8.3 Canadian importer paying Asian suppliers
- Purchases mostly in USD from suppliers in Asia.
- Negotiates contracts in USD to achieve stable, comparable pricing.
- Maintains a USD account funded by:
- U.S.-dollar sales
- CAD-to-USD conversions when rates are favourable
- Uses a combination of bank and FX broker to manage conversion timing and reduce spreads.
9. Best practices for managing multi-currency payments in Canada
To handle multi-currency payments efficiently and safely, Canadian businesses generally follow these practices:
- Align currencies: Whenever possible, match the currency of income and expenses in each market.
- Minimize unnecessary conversions: Hold balances in foreign currencies you regularly use.
- Use the right mix of providers: Combine banks for reliability and hedging, with fintechs for cost-effective transfers and flexible multi-currency accounts.
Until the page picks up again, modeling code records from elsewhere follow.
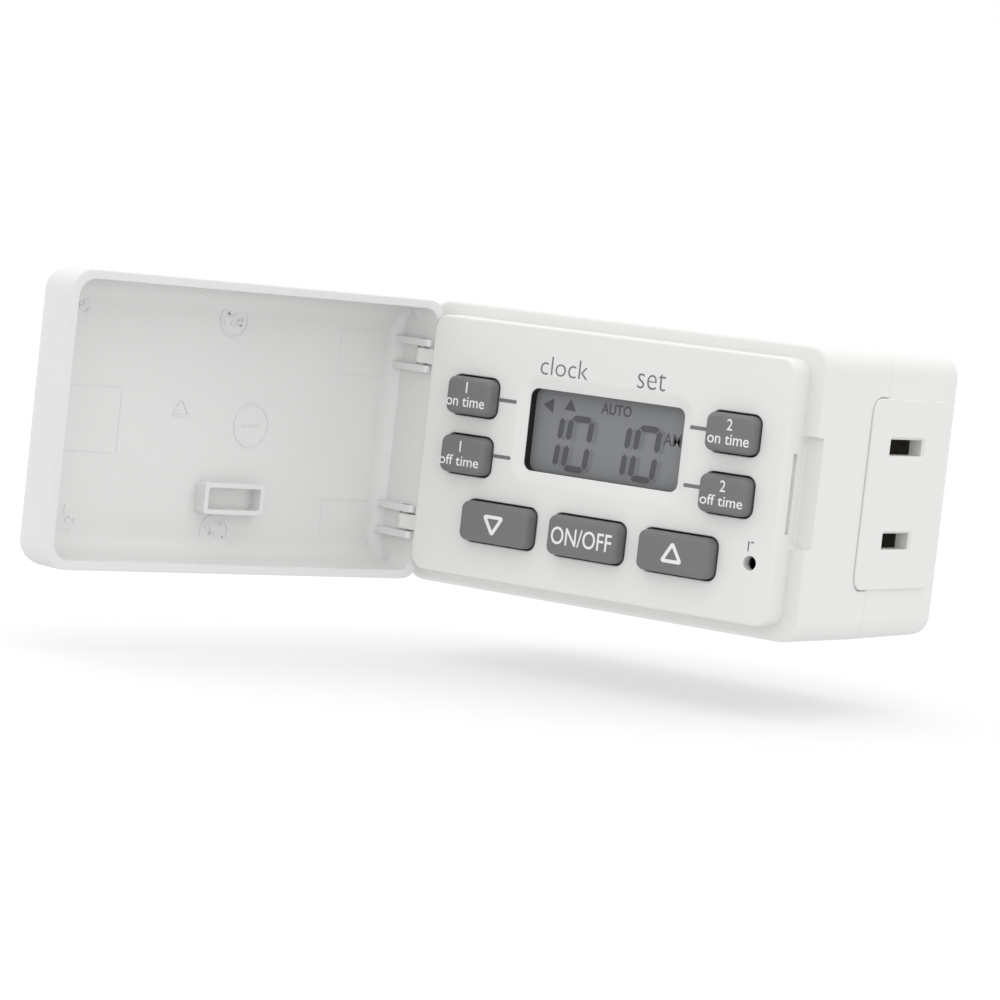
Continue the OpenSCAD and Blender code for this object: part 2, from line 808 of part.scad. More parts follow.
module neutral_strip() {
    color(brass) translate([0, 0, neutral_z]) contact_strip(neutral_len, body_w / 2 - 13);
}

module line_strip() {
    color(brass) translate([0, 0, line_z]) contact_strip(line_len, body_w / 2 - 13);
}

module line_lead() {
    lead_r = 0.8;
    color(black) translate([blade_pitch / 2 - 1.9, contact_y - 1, 0]) {
        rotate([90, 0, 0]) cylinder(h = contact_y - 1 - power_y, r = lead_r);
        translate([1.9 - blade_t / 2, 0, 0]) rotate([0, -90, 0]) cylinder(h = 1.9 - blade_t / 2, r = lead_r);
        sphere(lead_r);
    }
}

front_casing();
rear_casing();
lid();
case_screws();
key(0);  // key_on_time_1
key(1);  // key_off_time_1
key(2);  // key_on_time_2
key(3);  // key_off_time_2
key(4);  // key_down
key(5);  // key_on_off
key(6);  // key_up
keypad_web();
display_bezel();
front_polarizer();
lcd_glass();
lcd_reflector();
lcd_frame();
zebra_strip();
control_board();
key_contacts();
board_screws();
control_chip();
clock_crystal();
reset_switch_body();
reset_plunger();
backup_cell();
cell_tabs();
power_board();
board_link();
relay_base();
relay_case();
relay_coil();
relay_core();
relay_yoke();
relay_armature();
relay_contact_spring();
relay_fixed_contacts();
dropper_capacitor();
filter_capacitor();
series_resistor();
rectifier_diodes();
surge_varistor();
line_blade();
neutral_blade();
blade_holder();
neutral_strip();
line_strip();
line_lead();
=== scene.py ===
"""Looks of a plug-in digital timer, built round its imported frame."""

import json
import logging
import math
import random
from dataclasses import dataclass, field
from enum import Enum
from typing import Iterable

import bmesh
import bpy
from mathutils import Matrix, Vector


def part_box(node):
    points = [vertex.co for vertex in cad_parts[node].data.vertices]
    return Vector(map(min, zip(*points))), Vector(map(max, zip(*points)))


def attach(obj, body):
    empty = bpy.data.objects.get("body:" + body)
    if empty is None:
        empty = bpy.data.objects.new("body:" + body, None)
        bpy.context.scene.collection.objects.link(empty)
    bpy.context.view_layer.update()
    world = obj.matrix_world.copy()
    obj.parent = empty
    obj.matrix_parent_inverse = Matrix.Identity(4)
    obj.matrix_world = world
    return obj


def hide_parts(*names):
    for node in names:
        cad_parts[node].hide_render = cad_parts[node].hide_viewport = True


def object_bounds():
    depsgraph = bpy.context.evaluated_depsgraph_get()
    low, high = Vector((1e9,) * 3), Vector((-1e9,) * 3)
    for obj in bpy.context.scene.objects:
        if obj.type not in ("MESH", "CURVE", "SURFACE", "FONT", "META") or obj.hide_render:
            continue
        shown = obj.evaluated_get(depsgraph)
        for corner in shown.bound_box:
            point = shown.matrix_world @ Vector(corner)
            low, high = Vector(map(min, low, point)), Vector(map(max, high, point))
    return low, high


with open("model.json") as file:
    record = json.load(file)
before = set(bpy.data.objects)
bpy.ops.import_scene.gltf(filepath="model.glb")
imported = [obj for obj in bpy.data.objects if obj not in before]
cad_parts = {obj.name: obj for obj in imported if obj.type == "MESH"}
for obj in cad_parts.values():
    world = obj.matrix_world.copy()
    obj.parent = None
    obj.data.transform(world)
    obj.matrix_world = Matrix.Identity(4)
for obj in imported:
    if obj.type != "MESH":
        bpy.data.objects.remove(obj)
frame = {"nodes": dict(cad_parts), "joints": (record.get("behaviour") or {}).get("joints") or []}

CAD_LOW, CAD_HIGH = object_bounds()
LOG = logging.getLogger("timer")
MM = 0.001
INK_T = 0.016
CASING_BODY = "casing"
COVER_BODY = "cover"
SMOOTH_ANGLE = math.radians(35)

Outline = list[tuple[float, float]]


# ---- finishes ----


def linear(hex_colour: str) -> tuple[float, float, float, float]:
    """Turn an sRGB hex colour into linear RGBA.

    Args:
        hex_colour: Colour as "#rrggbb".

    Returns:
        The linear colour, with full alpha.
    """
    channels = [int(hex_colour[i:i + 2], 16) / 255 for i in (1, 3, 5)]
    values = [c / 12.92 if c <= 0.04045 else ((c + 0.055) / 1.055) ** 2.4 for c in channels]
    return (*values, 1.0)


def add_node(tree: bpy.types.NodeTree, kind: str, settings: dict | None = None,
             links: dict | None = None) -> bpy.types.Node:
    """Add one node, with its settings and the links into it.

    Args:
        tree: Tree that takes the node.
        kind: Blender's identifier of the node type.
        settings: Values of node properties or of its input sockets.
        links: Output sockets, keyed by the input they feed.

    Returns:
        The new node.
    """
    node = tree.nodes.new(kind)
    for key, value in (settings or {}).items():
        if isinstance(key, int) or key in node.inputs:
            node.inputs[key].default_value = value
        else:
            setattr(node, key, value)
    for key, socket in (links or {}).items():
        tree.links.new(socket, node.inputs[key])
    return node


class Pattern(Enum):
    """How a finish's surface varies."""

    GRAIN = "grain"
    BRUSHED = "brushed"
    WINDING = "winding"
    LAYERED = "layered"


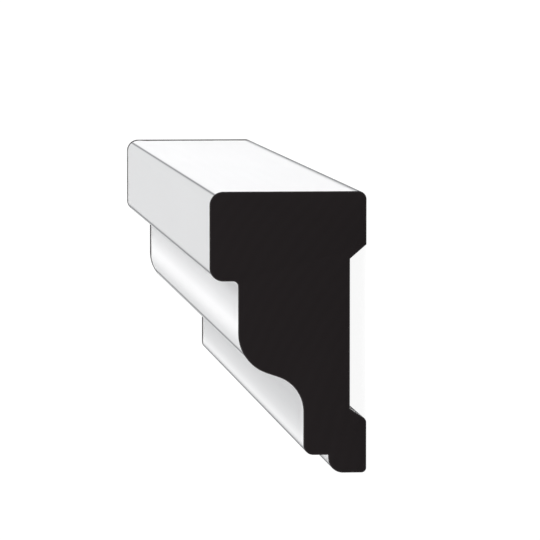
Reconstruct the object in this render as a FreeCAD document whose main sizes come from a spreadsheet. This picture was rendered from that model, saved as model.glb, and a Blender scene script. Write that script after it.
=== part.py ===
"""A rake moulding: one stick of milled wood that trims the sloping edge of a gable under the roof covering.

The stick lies on its back, as it would on a level floor.
  X runs along the stick, from one square-cut end to the other.
  Y runs across its face, from the foot (the lower edge when it is nailed up) to the top edge.
  Z is its thickness, from the back lands at 0 to the flat of the nose.
The origin is the middle of the back, in the plane of the lands. All sizes are in millimetres and degrees.

Seen in section from the top edge down, the face has a square nose with rounded corners, a quirk under it,
a flat body, an ogee (a round, a short flat and a cove), a flat stem, and a foot that is set back from it.
The back is milled away between two lands, so that the stick bears only along its two edges.
"""

import FreeCAD, Part
import enum
import math
import os

import Sketcher

NODE = "rake_moulding"
SHEET = "Dimensions"

# Alias, value and meaning of each driving dimension.
DIMENSIONS = [
    ("stock_length", 305.0, "length of the stick"),
    ("overall_height", 70.0, "from the foot to the top edge"),
    ("overall_depth", 39.0, "from the back lands to the flat of the nose"),
    ("nose_height", 22.2, "from the top edge to the underside of the nose"),
    ("nose_set_out", 7.1, "how far the nose stands out from the body"),
    ("nose_top_radius", 3.4, "round of the nose's upper corner"),
    ("nose_under_radius", 3.4, "round of the nose's lower corner"),
    ("quirk_radius", 1.3, "hollow where the nose's underside meets the body"),
    ("body_flat", 12.9, "flat of the body between the nose and the ogee"),
    ("ovolo_radius", 10.5, "round at the upper part of the ogee"),
    ("ogee_flat", 3.1, "short flat between the ogee's round and its cove"),
    ("ogee_slope", 19.0, "angle of that flat to the underside of the nose"),
    ("cove_radius", 9.2, "hollow at the lower part of the ogee"),
    ("stem_radius", 2.5, "round of the stem's lower corner"),
    ("foot_height", 4.5, "height of the foot"),
    ("foot_set_back", 6.2, "how far the foot stands back from the stem"),
    ("foot_radius", 3.7, "round of the foot's front corner"),
    ("top_land", 13.2, "width of the back land along the top edge"),
    ("foot_land", 13.3, "width of the back land along the foot"),
    ("relief_depth", 4.1, "depth of the milled back"),
    ("top_shoulder", 41.0, "lean of the relief's upper side off square"),
    ("foot_shoulder", 33.0, "lean of the relief's lower side off square"),
    ("shoulder_radius", 1.6, "round where that lower side meets its land"),
    ("top_arris_radius", 2.0, "eased arris between the top edge and the back"),
    ("foot_arris_radius", 1.2, "eased arris between the foot and the back"),
]


class Tip(enum.IntEnum):
    """The two ends of an edge, numbered as a sketch's constraints number them."""

    START = enum.auto()
    END = enum.auto()


class Axis(enum.IntEnum):
    """A sketch's own axes, numbered as its constraints number them."""

    X = -1
    Y = -2


START, END = Tip.START, Tip.END

# A sketch's own origin is the start of its X axis.
ORIGIN = (Axis.X, START)

# How near an edge has to lie to the corner that it is picked by.
PICK_TOLERANCE = 0.01


def add_sheet(doc):
    """Writes the driving dimensions to a spreadsheet, and returns them by alias."""
    sheet = doc.addObject("Spreadsheet::Sheet", SHEET)
    for row, (alias, value, meaning) in enumerate(DIMENSIONS, start=1):
        sheet.set(f"A{row}", meaning)
        sheet.set(f"B{row}", str(value))
        sheet.setAlias(f"B{row}", alias)
    doc.recompute()
    return {alias: sheet.get(alias) for alias, _, _ in DIMENSIONS}


def face_points(d):
    """Works out the corners and arc centres of the section, as (y, z), from the dimensions d."""
    half = d["overall_height"] / 2
    nose_face = d["overall_depth"]
    body_face = nose_face - d["nose_set_out"]
    under_nose = half - d["nose_height"]
    ovolo_top = under_nose - d["body_flat"]

    # The unit vector that points squarely out of the ogee's short flat.
    slope = math.radians(d["ogee_slope"])
    out_y, out_z = -math.cos(slope), math.sin(slope)
    ovolo_centre = (ovolo_top, body_face - d["ovolo_radius"])
    ovolo_end = (
        ovolo_centre[0] + d["ovolo_radius"] * out_y,
        ovolo_centre[1] + d["ovolo_radius"] * out_z,
    )
    cove_end = (
        ovolo_end[0] - d["ogee_flat"] * out_z,
        ovolo_end[1] + d["ogee_flat"] * out_y,
    )
    cove_centre = (
        cove_end[0] + d["cove_radius"] * out_y,
        cove_end[1] + d["cove_radius"] * out_z,
    )
    stem_face = cove_centre[1] - d["cove_radius"]
    foot_face = stem_face - d["foot_set_back"]
    foot_top = d["foot_height"] - half
    return {
        "foot_back": (-half, 0),
        "foot_front": (-half, foot_face),
        "foot_top": (foot_top, foot_face),
        "stem_corner": (foot_top, stem_face),
        "stem_top": (cove_centre[0], stem_face),
        "cove_centre": cove_centre,
        "cove_end": cove_end,
        "ovolo_end": ovolo_end,
        "ovolo_centre": ovolo_centre,
        "ovolo_top": (ovolo_top, body_face),
        "quirk": (under_nose, body_face),
        "nose_under": (under_nose, nose_face),
        "nose_top": (half, nose_face),
        "top_back": (half, 0),
    }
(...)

- Invest in multi-currency accounting: Ensure your accounting system and processes support multi-currency transactions, reconciliation, and FX gain/loss tracking.
- Monitor FX exposure: Track how sensitive your margins are to currency movements and decide whether you need hedging tools.
- Standardize processes: Create clear internal policies for:
- When to convert currencies
- Which currencies to invoice in
- How to approve and process foreign currency payments
- Review regularly: Re-evaluate FX rates, payment fees, and provider performance as your cross-border activity grows.
By combining robust banking setups, modern payment platforms, disciplined FX practices, and solid accounting, Canadian businesses can manage payments in multiple currencies confidently, reduce costs, and support international growth.